On “our” side of the river only RTG’s currently under refurbishment A’ Zambezi abuts the international waterway. There is planning permission for a Sheraton operation next to the jetty. Victoria Falls Hotel, The Kingdom and Ilala Lodge Hotel are within easy walking distance of the river, the Falls entry and town centre; Sprayview and Rainbow Victoria Falls a little further out.
A’ Zambezi is miles from the Falls and shops, but close to the river, by way of compensation. Victoria Falls Safari Lodge is fairly isolated but has a free hourly bus service to main attractions. Elephant Hills Resort seemed totally isolated to fly-in visitors, unless they hired a car or rang for cabs.
At one stage a free bus service connected all hotels to each other, the town centre, national park entry and the bridge. That was great. Short-term visitors (most of them!) could have (say) sundowner drinks and soup in their own hotel, salad and a starter in a second, mains in a third, pudding in a fourth, cheese and coffee in a fifth and then post-prandials and play the casino until the wee hours.
Victoria Falls Hotel’s degustation (“tasting”) menu is ideal for people like me who do not have huge appetites, but enjoy small, well separated, courses of high quality ingredients, served on the best china, eaten with the finest silver and washed down with some of the world’s finest wines served in sparkling crystal on crisp, pristine linen. Scottish exec chef Michael Oven drives this development.
Typical starters on six or seven course, limited choice menus were: Parma ham and buffalo mozzarella tart with basil, rocket pesto and semi-dried cherry tomatoes one week or king prawn, asparagus and char-grilled young corn salad with cucumber, mixed herbs and tomato aioli the next.
After Parma ham came seared Scottish scallops (hand-dived, I hope!) with rocket and parmesan salad and gazpacho dressing. Following king prawns was a cream of pumpkin and parmesan soup with herb oil and black pepper.
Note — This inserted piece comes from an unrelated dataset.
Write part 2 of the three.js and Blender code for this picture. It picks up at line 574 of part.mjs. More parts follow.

After scallops (marine bi-valve mollusks) was crème du Barrie (cauliflower and blue-cheese soup with basil oil); the second typical menu offered chilled roast tomato, red pepper and mascarpone soup.
Mains on that menu were either char-grilled rib-eye steak with comfit potatoes, mixed mushrooms, crispy bacon, semi-dried plum tomato and café ale, or pan-fried Loch Duart salmon with basil pesto, trenette pasta, green beans and lemon beurre blanc.
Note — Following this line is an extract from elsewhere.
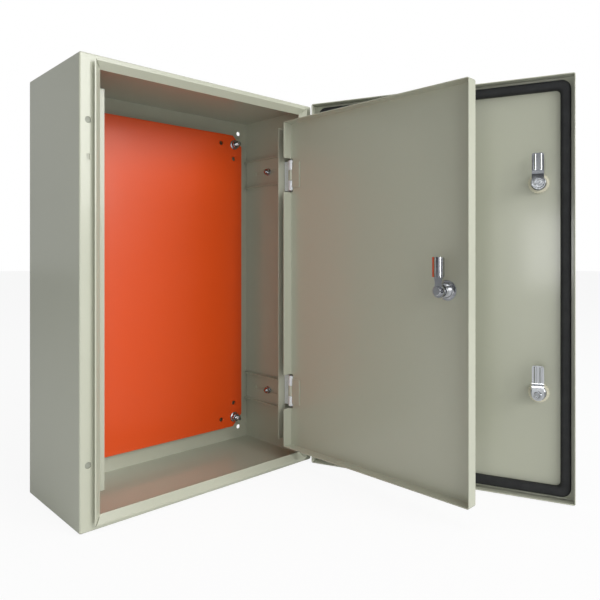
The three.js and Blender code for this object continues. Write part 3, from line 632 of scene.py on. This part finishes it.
# ------------------------------------------------------------------ floor, light, camera
def floor():
    bm = bmesh.new()
    s = 14.0
    vs = [bm.verts.new(p) for p in ((-s, -s, 0), (s, -s, 0), (s, s, 0), (-s, s, 0))]
    bm.faces.new(vs)
    me = bpy.data.meshes.new("floor")
    bm.to_mesh(me)
    bm.free()
    o = bpy.data.objects.new("floor", me)
    o.location = (0, 0, -0.3012)
    bpy.context.scene.collection.objects.link(o)
    m = bpy.data.materials.new("floor_matt")
    m.use_nodes = True
    b = m.node_tree.nodes["Principled BSDF"]
    b.inputs["Base Color"].default_value = (0.86, 0.86, 0.86, 1)
    b.inputs["Roughness"].default_value = 0.9
    # seen directly the floor runs out to the white of the backdrop, with a soft shadow left in it
    t = m.node_tree
    glow = t.nodes.new("ShaderNodeEmission")
    glow.inputs["Strength"].default_value = 1.01
    ray = t.nodes.new("ShaderNodeLightPath")
    amount = t.nodes.new("ShaderNodeMath")
    amount.operation = "MULTIPLY"
    amount.inputs[1].default_value = 0.9
    both = t.nodes.new("ShaderNodeMixShader")
    t.links.new(ray.outputs["Is Camera Ray"], amount.inputs[0])
    t.links.new(amount.outputs[0], both.inputs[0])
    t.links.new(b.outputs[0], both.inputs[1])
    t.links.new(glow.outputs[0], both.inputs[2])
    t.links.new(both.outputs[0], t.nodes["Material Output"].inputs["Surface"])
    me.materials.append(m)


floor()

world = bpy.data.worlds.new("studio")
bpy.context.scene.world = world
world.use_nodes = True
wt = world.node_tree
bg = wt.nodes["Background"]
bg.inputs["Color"].default_value = (0.96, 0.98, 1.0, 1)
bg.inputs["Strength"].default_value = 0.26
# the backdrop is plain white to the camera, and dimmer as a light
back = wt.nodes.new("ShaderNodeBackground")
back.inputs["Color"].default_value = (1, 1, 1, 1)
back.inputs["Strength"].default_value = 1.0
path = wt.nodes.new("ShaderNodeLightPath")
mix = wt.nodes.new("ShaderNodeMixShader")
# reflections see a room with dark and bright patches, so that plated parts keep their contrast
coord = wt.nodes.new("ShaderNodeTexCoord")
patch = wt.nodes.new("ShaderNodeTexNoise")
patch.inputs["Scale"].default_value = 2.6
patch.inputs["Detail"].default_value = 1.0
steps = wt.nodes.new("ShaderNodeValToRGB")
steps.color_ramp.elements[0].position = 0.46
steps.color_ramp.elements[0].color = (0.03, 0.03, 0.035, 1)
steps.color_ramp.elements[1].position = 0.56
steps.color_ramp.elements[1].color = (0.75, 0.76, 0.78, 1)
room = wt.nodes.new("ShaderNodeBackground")
room.inputs["Strength"].default_value = 0.8
gloss = wt.nodes.new("ShaderNodeMixShader")
wt.links.new(coord.outputs["Generated"], patch.inputs["Vector"])
wt.links.new(patch.outputs["Fac"], steps.inputs["Fac"])
wt.links.new(steps.outputs["Color"], room.inputs["Color"])
wt.links.new(path.outputs["Is Glossy Ray"], gloss.inputs[0])
wt.links.new(bg.outputs[0], gloss.inputs[1])
wt.links.new(room.outputs[0], gloss.inputs[2])
wt.links.new(path.outputs["Is Camera Ray"], mix.inputs[0])
wt.links.new(gloss.outputs[0], mix.inputs[1])
wt.links.new(back.outputs[0], mix.inputs[2])
wt.links.new(mix.outputs[0], wt.nodes["World Output"].inputs["Surface"])


def area(name, loc, target, size, power, colour=(1, 1, 1)):
    d = bpy.data.lights.new(name, "AREA")
    d.shape = "RECTANGLE"
    d.size, d.size_y = size
    d.energy = power
    d.color = colour
    o = bpy.data.objects.new(name, d)
    o.location = loc
    o.rotation_euler = (Vector(target) - Vector(loc)).to_track_quat("-Z", "Y").to_euler()
    bpy.context.scene.collection.objects.link(o)


area("key", (0.85, -4.3, 1.6), (0.05, -0.2, 0.0), (2.4, 2.4), 108)
area("fill", (-2.29, -1.51, 0.09), (0.336, -0.54, 0.05), (0.4, 0.42), 5.5)
area("front", (-1.0, -3.6, 1.0), (0.0, -0.25, 0.0), (1.8, 1.8), 26)
area("top", (0.2, -1.0, 2.4), (0.1, -0.5, 0.0), (2.2, 2.2), 24)

cam_data = bpy.data.cameras.new("camera")
cam_data.lens = 35.03
cam_data.sensor_width = 36.0
cam_data.shift_y = -0.0723
camera = bpy.data.objects.new("camera", cam_data)
camera.location = (-0.4956, -0.8906, 0.0448)
camera.rotation_euler = (math.radians(90), 0, math.radians(-43.23))
bpy.context.scene.collection.objects.link(camera)
bpy.context.scene.camera = camera
scene = bpy.context.scene
scene.view_settings.view_transform = "Standard"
On the other bill of fare seared rare duck breast, wholegrain mustard mash, asparagus and oak-leaf salad, crispy leeks and café ale was one choice, pan-fried king mackerel with pea-puree pont neuf, herb hollandaise and tomato chili jam the other.
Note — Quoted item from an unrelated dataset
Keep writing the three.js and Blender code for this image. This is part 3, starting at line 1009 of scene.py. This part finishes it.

All helpings are nouvelle cuisine style (not a lot of grub for many southern African appetites!) with lots of time between courses to dance to or otherwise enjoy pianist Lloyd Mungoshi’s timeless tunes.
Elegantly laid tables and comfortable chairs are widely spaced so business can be discussed confidently; the supremely stylish Livingstone Room is discreetly lit.
One pudding choice was pineapple tart-tatin with coconut ice-cream and butterscotch sauce, the other orange-and-lemon tart with vanilla bean ice-cream and raspberry coulis.
Cheeseboard is mainly locally-produced exotically flavoured (eg black pepper, piri-piri and garlic-and nettle) Goudas, with oatcakes, red onion jam or apple and raisin chutney.
The meal ends with tea or coffee and chocolate truffle and vanilla shortbread or marzipan chocolates and biscotti with perhaps a favourite retro liqueur to accompany the coffee.
Cost is US$35 a head. (Dare I say it?) Almost a steal in a five star restaurant with service of this degree of professionalism, in a world-class five star hotel at one of the globe’s leading destinations.
Whereas most Victoria Falls hotels plump for international-style buffets, the classy Palms Restaurant at Ilala Lodge still proudly offers a classical a la carte menu created by Camilla Howes, a Darwendale lass who trained in Australia.
Appetisers are $5 (soup of the day) to $8 (smoked crocodile with tzatziki and tomato salsa, or vegetable spring rolls.) I strongly recommend cured salmon gravlax with honey mustard sauce and herb salad.
Mains are $14 (oven-baked chicken breast stuffed with sun-dried tomatoes and feta, served with spiced rice and tomato coulis) to $18 for superb subtly-herbed grilled warthog fillet with sauerkraut, pomme William, apple puree and honey sesame sauce.
Puddings cost $5 (wonderful Pavlova meringue with mixed berries and fresh cream, with berry coulis) to $7: dark chocolate tart with vanilla ice-cream and granadilla sauce. At $6 there is warm sticky date pudding, crème anglaise and butterscotch sauce, chilled lemon soufflé, mango puree and homemade shortbread or a signature sweet: creamy vanilla crème brulee with chocolate spring rolls.
A wide selection of liqueurs, ports and cognacs, Irish and other speciality coffees, Amarula, Kahlua or Dom Pedros are all $5.